[Records from a dataset]

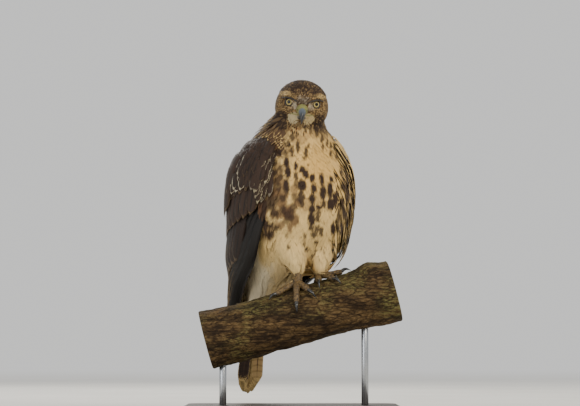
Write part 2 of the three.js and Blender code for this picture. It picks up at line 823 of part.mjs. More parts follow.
const trunk = joined([torso(), rump(), onBird(skull)]);
const head = parted(trunk, NECK_CUT.y, NECK_CUT.z, NECK_CUT.lean);
const neck = parted(head.below, CHEST_CUT.y, CHEST_CUT.z, CHEST_CUT.lean);
const breast = parted(neck.below, BELLY_CUT.y, BELLY_CUT.z, BELLY_CUT.lean);
const belly = parted(breast.below, RUMP_CUT.y, RUMP_CUT.z, RUMP_CUT.lean);
const rear = parted(belly.below, TAIL_BACK(TAIL_CUT.z)[0], TAIL_CUT.z, TAIL_CUT.lean);

const trunkGrown = joined([torso(GAP), rump(GAP)]);
show(bird, "head", head.above, FINISH.headBrown);
show(bird, "neck", neck.above, FINISH.headBrown);
show(bird, "breast", breast.above, FINISH.buff);
show(bird, "belly", belly.above, FINISH.buff);
show(bird, "rump", rear.above, FINISH.buff);
show(bird, "tail", tail(rear.below), FINISH.tailBrown);
show(bird, "cere", onBird(bill.cere), FINISH.cere);
show(bird, "bill_upper", onBird(bill.maxilla), FINISH.bill);
show(bird, "bill_lower", onBird(bill.mandible), FINISH.bill);

const limb = branch();
const limbGrown = branch(GAP).transform(toBird.elements);
for (const [name, side] of Object.entries(SIDES)) {
  show(bird, `eye_${name}`, onBird(eyes[sides.indexOf(side)]), FINISH.iris);
  show(bird, `wing_${name}`, wing(side, trunkGrown), FINISH.brown);
  show(bird, `thigh_${name}`, largest(thigh(side).subtract(trunkGrown)), FINISH.buff);
  const start = branchPlace(vec(side * FOOT_X, FOOT_Y, 200));
  const covers = joined([thigh(side, GAP), trunkGrown, limbGrown]);
  show(bird, `foot_${name}`, largest(footForm(side, start, TOES[name]).subtract(covers)), FINISH.foot);
  const footGrown = footForm(side, start, TOES[name], GAP);
  for (const t of TOES[name]) {
    const trimmed = claw(start, t).subtract(limbGrown).subtract(footGrown);
    show(bird, `claw_${name}_${t.name}`, largest(trimmed), FINISH.claw);
  }
}

show(group, "branch", limb, FINISH.bark);
show(group, "stand_base", stand(), FINISH.plate);
ROD_X.forEach((x, i) => show(group, `stand_rod_${i + 1}`, rod(x, branch(GAP)), FINISH.steel));

export default group;
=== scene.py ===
# Juvenile red-tailed hawk on a cut length of branch and a plain display stand.
# Forms are worked out in millimetres in the bird's own frame, as its solids are, and placed in metres.
import math
import bpy
import numpy as np
from mathutils import Euler, Matrix, Vector, noise
from mathutils.bvhtree import BVHTree


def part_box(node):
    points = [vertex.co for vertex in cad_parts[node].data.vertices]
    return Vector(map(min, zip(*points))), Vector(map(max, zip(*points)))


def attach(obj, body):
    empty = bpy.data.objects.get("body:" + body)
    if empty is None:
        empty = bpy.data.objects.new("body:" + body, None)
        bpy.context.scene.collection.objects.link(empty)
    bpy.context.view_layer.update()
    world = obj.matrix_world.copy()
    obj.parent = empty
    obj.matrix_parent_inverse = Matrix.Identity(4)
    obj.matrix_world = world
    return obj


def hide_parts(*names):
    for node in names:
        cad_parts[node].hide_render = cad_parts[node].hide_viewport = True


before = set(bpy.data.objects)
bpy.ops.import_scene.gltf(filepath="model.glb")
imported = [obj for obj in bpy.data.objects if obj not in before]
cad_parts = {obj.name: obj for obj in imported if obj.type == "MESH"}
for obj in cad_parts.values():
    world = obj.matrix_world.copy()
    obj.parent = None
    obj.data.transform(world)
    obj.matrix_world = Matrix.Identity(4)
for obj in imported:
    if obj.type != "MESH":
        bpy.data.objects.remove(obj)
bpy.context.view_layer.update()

# Driving dimensions, millimetres and degrees
BODY_TURN = 32
BIRD_AT = (12, 12)
HEAD_CENTRE = (0, -6, 478)
HEAD_TURNS = (6, 5, -30)
FOOT_X = 20
FOOT_Y = -29
BRANCH_RADIUS = 43.5
BRANCH_SLOPE = 15
BRANCH_MIDDLE_Z = 149.3
BRANCH_Y = -12
BRANCH_ENDS = (-132, 158)
BASE = {"width": 330, "depth": 210, "thick": 16, "corner": 24, "bevel": 2.4}
ROD_RADIUS = 5.5
ROD_X = (-106, 112)
MM = 0.001
GAP = 0.3

# The coat: the skin's grid in metres, the points tried on it, and the most feathers in one piece
SKIN_GRID = 0.0021
COAT_TRIES = 60000
MOST_FEATHERS = 2000

# The photo's frame in pixels, and the camera: metres across the frame at the bird, metres to the bird, and
# degrees that it looks up from below
PHOTO = {"width": 580, "height": 406}
VIEW = {"x": -0.003, "z": 0.3276, "width": 0.899, "away": 3.2, "down": 4.0}

SIDES = {"left": 1, "right": -1}
MIRROR = np.array([-1, 1, 1])

rng = np.random.default_rng(7)


# Vectors and tables

def unit(v):
    return v / np.maximum(np.linalg.norm(v, axis=-1, keepdims=True), 1e-9)


def smooth(low, high, value):
    t = np.clip((value - low) / (high - low), 0, 1)
    return t * t * (3 - 2 * t)


def mix(a, b, share):
    return np.asarray(a) + (np.asarray(b) - np.asarray(a)) * share


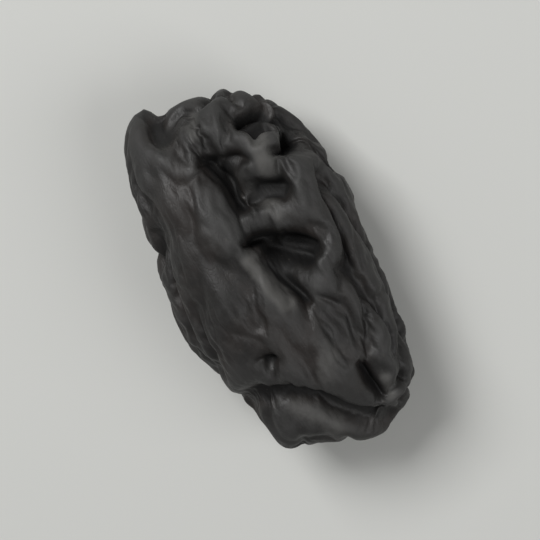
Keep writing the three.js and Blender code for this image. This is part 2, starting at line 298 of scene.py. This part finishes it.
# %% Round the small folds and sink the small valleys
LIGHT_ROUNDS = 30
LOWERING = 0.2
SINKING = 0.3
MOVE_ROUNDS = 4
lightly = smoothed(places, LIGHT_ROUNDS)
lightly_out = way_out(lightly)
height = ((places - lightly) * lightly_out).sum(axis=1)
move = smoothed(np.where(height > 0, -LOWERING, SINKING) * height, MOVE_ROUNDS) * free
places = places + lightly_out * move[:, None]
print("small valleys sunk by up to", round(-move.min() / MM, 2), "mm")

# %% [markdown]
# ## Where the flesh fills the skin out
# Beside the pits the flesh still fills the skin out, so the small folds are pressed flat there. A
# sculptor would rub over them with a smooth brush. Here the points move to a smoothed copy of the
# skin, by a share that fades out away from a few lines and towards the pits.

# %% Press the small folds flat along a few lines
PRESS_LINES = [
    # points along the line and how far its effect reaches, in mm
    ([(6.5, 3.4), (9, 3.6), (12.2, 3.8)], 2),
    ([(-6, -5), (0, -4.2), (5.5, -4)], 3),
    ([(-18, -2.6), (-13, -3.2)], 2),
]
PRESS_ROUNDS = 50
pressed = np.zeros(count)
for line, reach in PRESS_LINES:
    pressed = np.maximum(pressed, near_line(line, reach))
pressed *= 1 - in_slot
places += (smoothed(places, PRESS_ROUNDS) - places) * pressed[:, None]
print("share of the skin that is pressed flat:", round(float(pressed.mean()), 3))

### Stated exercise
Within the listing above, extract exactly the lines from the line with "GAP), trunkGrown, limbGrown]);" to the line with "zip(*points))), Vector(map(max, zip(*points)))", the two named lines included, and no others.

### Exercise answer
  const covers = joined([thigh(side, GAP), trunkGrown, limbGrown]);
  show(bird, `foot_${name}`, largest(footForm(side, start, TOES[name]).subtract(covers)), FINISH.foot);
  const footGrown = footForm(side, start, TOES[name], GAP);
  for (const t of TOES[name]) {
    const trimmed = claw(start, t).subtract(limbGrown).subtract(footGrown);
    show(bird, `claw_${name}_${t.name}`, largest(trimmed), FINISH.claw);
  }
}

show(group, "branch", limb, FINISH.bark);
show(group, "stand_base", stand(), FINISH.plate);
ROD_X.forEach((x, i) => show(group, `stand_rod_${i + 1}`, rod(x, branch(GAP)), FINISH.steel));

export default group;
=== scene.py ===
# Juvenile red-tailed hawk on a cut length of branch and a plain display stand.
# Forms are worked out in millimetres in the bird's own frame, as its solids are, and placed in metres.
import math
import bpy
import numpy as np
from mathutils import Euler, Matrix, Vector, noise
from mathutils.bvhtree import BVHTree


def part_box(node):
    points = [vertex.co for vertex in cad_parts[node].data.vertices]
    return Vector(map(min, zip(*points))), Vector(map(max, zip(*points)))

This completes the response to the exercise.